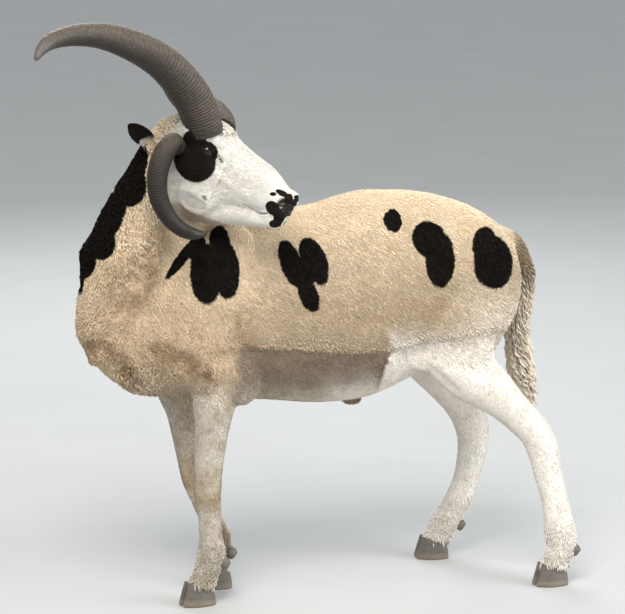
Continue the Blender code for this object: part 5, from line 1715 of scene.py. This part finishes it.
def coat_tree():
    tree, start, end = new_tree(
        "coat_of_tufts",
        (("Spacing", "Float"), ("Most", "Float"), ("Width", "Float"), ("Unrest", "Float"), ("Seed", "Int"),
         ("Shapes", "Collection"), ("Finish", "Material")),
    )

    def named(name, kind="FLOAT"):
        return tree_node(
            tree, "GeometryNodeInputNamedAttribute", {"data_type": kind}, {"Name": name}
        ).outputs["Attribute"]

    scatter = tree_node(
        tree, "GeometryNodeDistributePointsOnFaces", {"distribute_method": "POISSON"},
        {"Mesh": start.outputs["Geometry"], "Distance Min": start.outputs["Spacing"],
         "Density Max": start.outputs["Most"], "Density Factor": named("cover"),
         "Seed": start.outputs["Seed"]},
    )
    aim = tree_node(
        tree, "FunctionNodeAxesToRotation", {"primary_axis": "Z", "secondary_axis": "X"},
        {"Primary Axis": scatter.outputs["Normal"], "Secondary Axis": named("lie", "FLOAT_VECTOR")},
    )
    unrest = start.outputs["Unrest"]
    swing = tree_node(
        tree, "FunctionNodeRandomValue", {"data_type": "FLOAT_VECTOR"},
        {"Min": (-0.5, -0.45, -1.0), "Max": (0.5, 0.25, 1.0), "Seed": 5},
    )
    swung = vector_math(tree, "SCALE", swing.outputs[0])
    tree.links.new(unrest, swung.inputs["Scale"])
    turn = tree_node(tree, "FunctionNodeEulerToRotation", None, {"Euler": swung.outputs[0]})
    turned = tree_node(
        tree, "FunctionNodeRotateRotation", {"rotation_space": "LOCAL"},
        {"Rotation": aim.outputs[0], "Rotate By": turn.outputs[0]},
    )
    vary = tree_node(
        tree, "FunctionNodeRandomValue", {"data_type": "FLOAT"}, {"Seed": 9}
    )
    vary.inputs[2].default_value, vary.inputs[3].default_value = 0.70, 1.30
    long = times(tree, named("hair"), vary.outputs[1])
    wide = times(tree, long, start.outputs["Width"])
    size = joined(tree, long, wide, times(tree, long, 0.52))
    shapes = tree_node(
        tree, "GeometryNodeCollectionInfo", None, {"Collection": start.outputs["Shapes"]}
    )
    shapes.inputs["Separate Children"].default_value = True
    shapes.inputs["Reset Children"].default_value = True
    pick = tree_node(tree, "FunctionNodeRandomValue", {"data_type": "INT"}, {"Seed": 3})
    pick.inputs[4].default_value, pick.inputs[5].default_value = 0, TUFT_KINDS - 1
    shade = tree_node(tree, "FunctionNodeRandomValue", {"data_type": "FLOAT"}, {"Seed": 21})
    toned = tree_node(
        tree, "GeometryNodeStoreNamedAttribute", {"data_type": "FLOAT", "domain": "POINT"},
        {"Geometry": scatter.outputs["Points"], "Name": "tone", "Value": shade.outputs[1]},
    )
    planted = tree_node(
        tree, "GeometryNodeInstanceOnPoints", None,
        {"Points": toned.outputs[0], "Instance": shapes.outputs[0], "Pick Instance": True,
         "Instance Index": pick.outputs[2], "Rotation": turned.outputs[0], "Scale": size},
    )
    real = tree_node(tree, "GeometryNodeRealizeInstances", None, {"Geometry": planted.outputs[0]})
    blade, root = named("blade", "FLOAT_VECTOR"), named("unwrap", "FLOAT_VECTOR")
    patch = vector_math(tree, "MULTIPLY_ADD", blade, (BAKE_PATCH,) * 3, root)
    baked = tree_node(
        tree, "GeometryNodeStoreNamedAttribute", {"data_type": "FLOAT2", "domain": "CORNER"},
        {"Geometry": real.outputs[0], "Name": "OFBake", "Value": patch.outputs[0]},
    )
    smooth = tree_node(tree, "GeometryNodeSetShadeSmooth", None, {"Geometry": baked.outputs[0]})
    return close_tree(tree, smooth, start, end)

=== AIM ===
Print again each line of the listing above, exactly as it appears.

=== ANSWER TO THIS EXERCISE ===
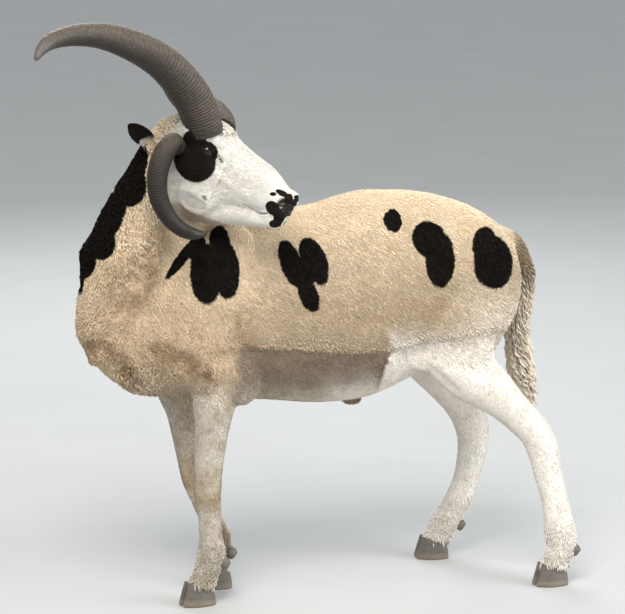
Continue the Blender code for this object: part 5, from line 1715 of scene.py. This part finishes it.
def coat_tree():
    tree, start, end = new_tree(
        "coat_of_tufts",
        (("Spacing", "Float"), ("Most", "Float"), ("Width", "Float"), ("Unrest", "Float"), ("Seed", "Int"),
         ("Shapes", "Collection"), ("Finish", "Material")),
    )

    def named(name, kind="FLOAT"):
        return tree_node(
            tree, "GeometryNodeInputNamedAttribute", {"data_type": kind}, {"Name": name}
        ).outputs["Attribute"]

    scatter = tree_node(
        tree, "GeometryNodeDistributePointsOnFaces", {"distribute_method": "POISSON"},
        {"Mesh": start.outputs["Geometry"], "Distance Min": start.outputs["Spacing"],
         "Density Max": start.outputs["Most"], "Density Factor": named("cover"),
         "Seed": start.outputs["Seed"]},
    )
    aim = tree_node(
        tree, "FunctionNodeAxesToRotation", {"primary_axis": "Z", "secondary_axis": "X"},
        {"Primary Axis": scatter.outputs["Normal"], "Secondary Axis": named("lie", "FLOAT_VECTOR")},
    )
    unrest = start.outputs["Unrest"]
    swing = tree_node(
        tree, "FunctionNodeRandomValue", {"data_type": "FLOAT_VECTOR"},
        {"Min": (-0.5, -0.45, -1.0), "Max": (0.5, 0.25, 1.0), "Seed": 5},
    )
    swung = vector_math(tree, "SCALE", swing.outputs[0])
    tree.links.new(unrest, swung.inputs["Scale"])
    turn = tree_node(tree, "FunctionNodeEulerToRotation", None, {"Euler": swung.outputs[0]})
    turned = tree_node(
        tree, "FunctionNodeRotateRotation", {"rotation_space": "LOCAL"},
        {"Rotation": aim.outputs[0], "Rotate By": turn.outputs[0]},
    )
    vary = tree_node(
        tree, "FunctionNodeRandomValue", {"data_type": "FLOAT"}, {"Seed": 9}
    )
    vary.inputs[2].default_value, vary.inputs[3].default_value = 0.70, 1.30
    long = times(tree, named("hair"), vary.outputs[1])
    wide = times(tree, long, start.outputs["Width"])
    size = joined(tree, long, wide, times(tree, long, 0.52))
    shapes = tree_node(
        tree, "GeometryNodeCollectionInfo", None, {"Collection": start.outputs["Shapes"]}
    )
    shapes.inputs["Separate Children"].default_value = True
    shapes.inputs["Reset Children"].default_value = True
    pick = tree_node(tree, "FunctionNodeRandomValue", {"data_type": "INT"}, {"Seed": 3})
    pick.inputs[4].default_value, pick.inputs[5].default_value = 0, TUFT_KINDS - 1
    shade = tree_node(tree, "FunctionNodeRandomValue", {"data_type": "FLOAT"}, {"Seed": 21})
    toned = tree_node(
        tree, "GeometryNodeStoreNamedAttribute", {"data_type": "FLOAT", "domain": "POINT"},
        {"Geometry": scatter.outputs["Points"], "Name": "tone", "Value": shade.outputs[1]},
    )
    planted = tree_node(
        tree, "GeometryNodeInstanceOnPoints", None,
        {"Points": toned.outputs[0], "Instance": shapes.outputs[0], "Pick Instance": True,
         "Instance Index": pick.outputs[2], "Rotation": turned.outputs[0], "Scale": size},
    )
    real = tree_node(tree, "GeometryNodeRealizeInstances", None, {"Geometry": planted.outputs[0]})
    blade, root = named("blade", "FLOAT_VECTOR"), named("unwrap", "FLOAT_VECTOR")
    patch = vector_math(tree, "MULTIPLY_ADD", blade, (BAKE_PATCH,) * 3, root)
    baked = tree_node(
        tree, "GeometryNodeStoreNamedAttribute", {"data_type": "FLOAT2", "domain": "CORNER"},
        {"Geometry": real.outputs[0], "Name": "OFBake", "Value": patch.outputs[0]},
    )
    smooth = tree_node(tree, "GeometryNodeSetShadeSmooth", None, {"Geometry": baked.outputs[0]})
    return close_tree(tree, smooth, start, end)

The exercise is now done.